I've seen some sport versions of car models that have brake assemblies too large to take the smaller wheels which would be acceptable on other trim levels of the same car, so it is good to triple check and seek advice before making the investment.
I live in the mountains above Reno, at 7000 feet. From Nov to
May 1st, I use studded snow tires.
I settled the controversy for myself by moving to Orlando.
I'm in the Kootenay Rockies and snows and AWD/4WD are useful but not vital. Modern all seasons are pretty good.
But I see way too many balding snow tires which are more or less useless.
Quebec: You need to have winter tires from Dec 1st to March 15th. I have 2 sets of wheels and it's pretty quick to change. The garages are very happy for a few months...
Driving range, Cape Cod to Northern N.H. Blizzaks on the rwd F150 with weight in the back do the job. Kia with awd and all season radials works just fine. Brother in law in NH uses a 4x4 F250 and chains, but has to plow a 800' driveway that is almost entirely uphill. Sister drives a Subaru awd with Nokians, a little tank.
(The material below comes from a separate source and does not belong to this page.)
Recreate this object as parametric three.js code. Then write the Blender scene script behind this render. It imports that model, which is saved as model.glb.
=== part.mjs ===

I replaced an all-wheel-drive car shod with all-season tires with a newer front-wheel-drive version of the same model that was otherwise nearly identical.
I found on some frequently icy Quebec hills that getting going from stop at green-light became problematic with only FWD. These spots had never been a problem with the AWD car.
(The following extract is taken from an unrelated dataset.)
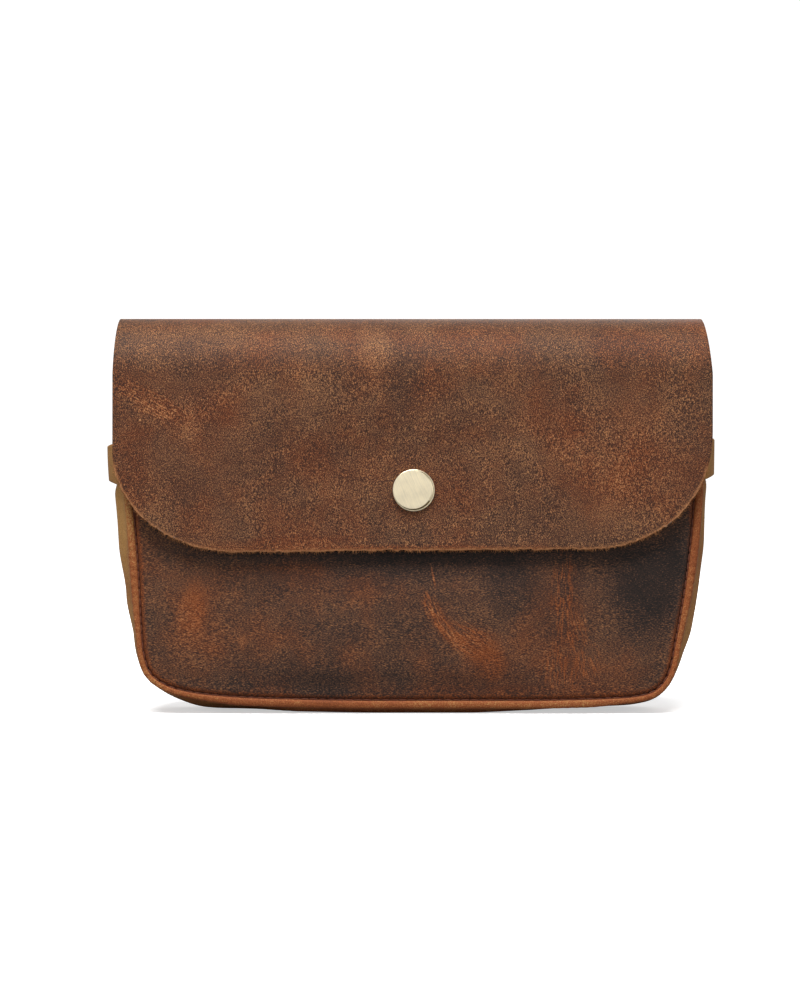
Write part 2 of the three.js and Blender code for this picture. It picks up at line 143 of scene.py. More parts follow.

So I bought high-end snow tires, and was blown away by how much better my traction was in ice and snow. FWD with good snow tires was better than the same car with AWD and all-seasons.
I think more importantly, stopping and turning are better too.
When I lived in Vermont, I put Nokian Hakkapeliitta's, with studs, on my vehicles, trucks and cars. Pricey, but good for ice and snow.
Up here in North Pole, Alaska, during the winter I ran on studded tires for many many years. 5 or 6 years back I switched to Blizzaks and find I have an excellent grip on the road at +30 degrees or -50. Studs were good but I'm far happier (and more relaxed) driving on Blizzaks.